Università sotto le bombe
Ugo Tramballi, ISPI, 22
aprile 2018
Poche
settimane fa l’ennesima statistica europea ha rivelato che l’Italia ha il minor
numero di giovani che si laureano e il maggiore di studenti che abbandonano
prematuramente le università. Forse è per questo che Salvini vuole uscire dalla
UE: perché la nostra mediocrità non venga spiattellata. Alta è anche la
dispersione scolastica alle superiori. Come al solito, solo la Romania – Santa
Romania! – è peggio di noi.
Con
questa statistica in mente, la settimana scorsa sono andato a Bruxelles,
invitato da UNIMED, l’Unione delle Università del Mediterraneo. L’obiettivo di
questa organizzazione fondata dal compianto Franco Rizzi e ora diretta da
Marcello Scalisi, è moltiplicare i legami fra le accademie delle due sponde del
Mediterraneo. A Bruxelles ho avuto l’onore (lo dico senza retorica) di moderare
un seminario intitolato “Il ruolo dell’educazione superiore in contesti di
crisi”. In questo caso per crisi non s’intendeva l’abbandono universitario come
in Italia, le orribili immagini dei ragazzi di Lucca o i genitori che picchiano
gli insegnanti che rimproverano i loro figli ciuccioni.
No, i
“contesti di crisi” erano le guerre, le bombe, i massacri, il cancro dell’Isis.
I tre relatori che dovevo moderare erano il presidente dell’Università di
Mosul, quello dell’Università di Tripoli e il professore di un ateneo siriano.
Quando Obay Sa’id al-Dewachi ti spiega che ogni mattina lui e i suoi 35mila
studenti (dico, 35.000, solo nove mesi dopo la cacciata dell’Isis dalla città!)
sopravvissuti o rientrati dall’esilio, vanno all’Università di Mosul
“circondati da un odore di morte come a Hiroshima dopo la bomba”, chi avrebbe
il coraggio di parlargli delle statistiche italiane?
Un lungo
articolo uscito un paio di settimane fa su “The Atlantic”
spiega che “I combattimenti urbani iniziati a Mosul il 16 ottobre 2016, sono
stati descritti da un ufficiale americano come i più intensi dalla II Guerra
mondiale.
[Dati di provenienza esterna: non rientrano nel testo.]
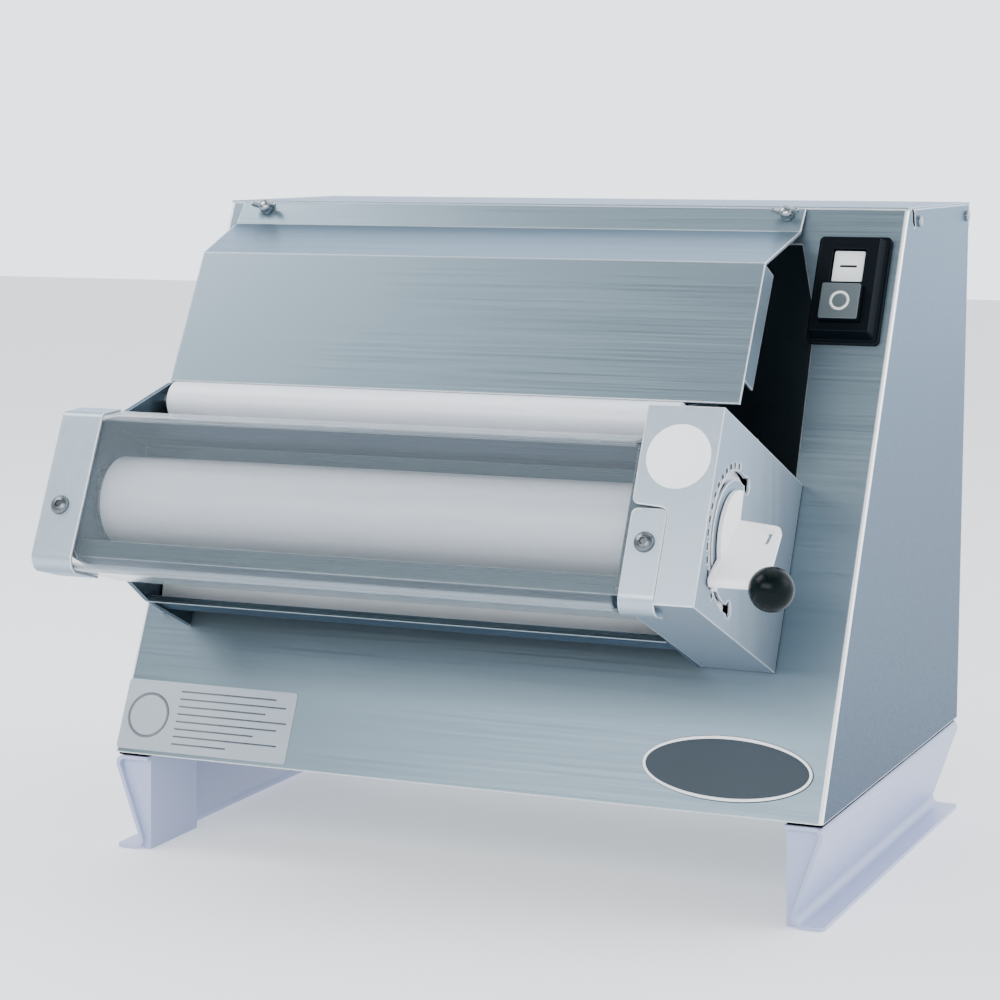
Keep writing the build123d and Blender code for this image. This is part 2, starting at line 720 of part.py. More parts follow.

In sostegno alle forze irachene sul terreno, la coalizione guidata
dagli Stati Uniti composta da una dozzina di paesi, ha condotto più di 1.250
bombardamenti aerei nella città, colpendo migliaia di obiettivi con più di
29.000 munizioni”. Nove mesi di combattimenti hanno causato la morte di un
numero di civili stimato fra i 9 e gli 11mila.
I due
milioni di libri, manoscritti e documenti dell’Università di Mosul, la
biblioteca più grande del Medio Oriente dopo Alessandria, li aveva già bruciati
il cosiddetto califfato. La distruzione del 90% dei laboratori e delle aule è
stata causata un po’ dall’Isis un po’ dai liberatori, perché è all’Università
di Mosul che era partita la conquista degli estremisti e lì è finita la loro
resistenza.
Che dopo
tutto questo l’ateneo abbia 10mila studenti meno dei 45mila che aveva prima, è
un miracolo. Ma, ammette al-Dewachi, dopo tanta mostruosità l’atmosfera è
mutata: non c’è più il melting pot di etnie e fedi di prima; e la maggioranza
delle studentesse oggi porta il velo che prima disdegnavano.
Il
professor Nabil Enattah, di Tripoli, spiega che “in Libia i soldi ci sono per
sistemare le cose in pochi mesi se i combattimenti finiscono e smettiamo di
avere due paesi, con due governi, due eserciti, due banche centrali e due
sistemi universitari”. Migliaia di studenti di Bengasi erano fuggiti a Tripoli
senza i documenti che certificavano la loro attività universitaria. Sono stati
comunque accettati ma ora la loro laurea in Tripolitania non è riconosciuta in
Cirenaica. Il siriano Sulaiman Mouselli racconta che le 22 università private e
le 7 pubbliche nelle zone ora controllate dal regime in questi anni si muovevano,
fuggendo, a seconda delle avanzate dell’Isis. Altre università continuano a
funzionare allo stesso modo nel resto del paese controllato dalle opposizioni.
Come ad Aleppo e Idlib. Chiudono quando si spara e riaprono nella speranza che
la tregua momentanea regga.
Indipendentemente
dalla loro fede religiosa e dal credo politico, il preside di Mosul, quello
dell’Università di Tripoli e il prof siriano a loro modo sono degli eroi.
Stanno cercando d’impedire che una generazione venga perduta. O quanto meno
cercano di limitare i danni del vuoto causato dai conflitti, nella speranza che
i loro studenti un giorno siano migliori dei padri.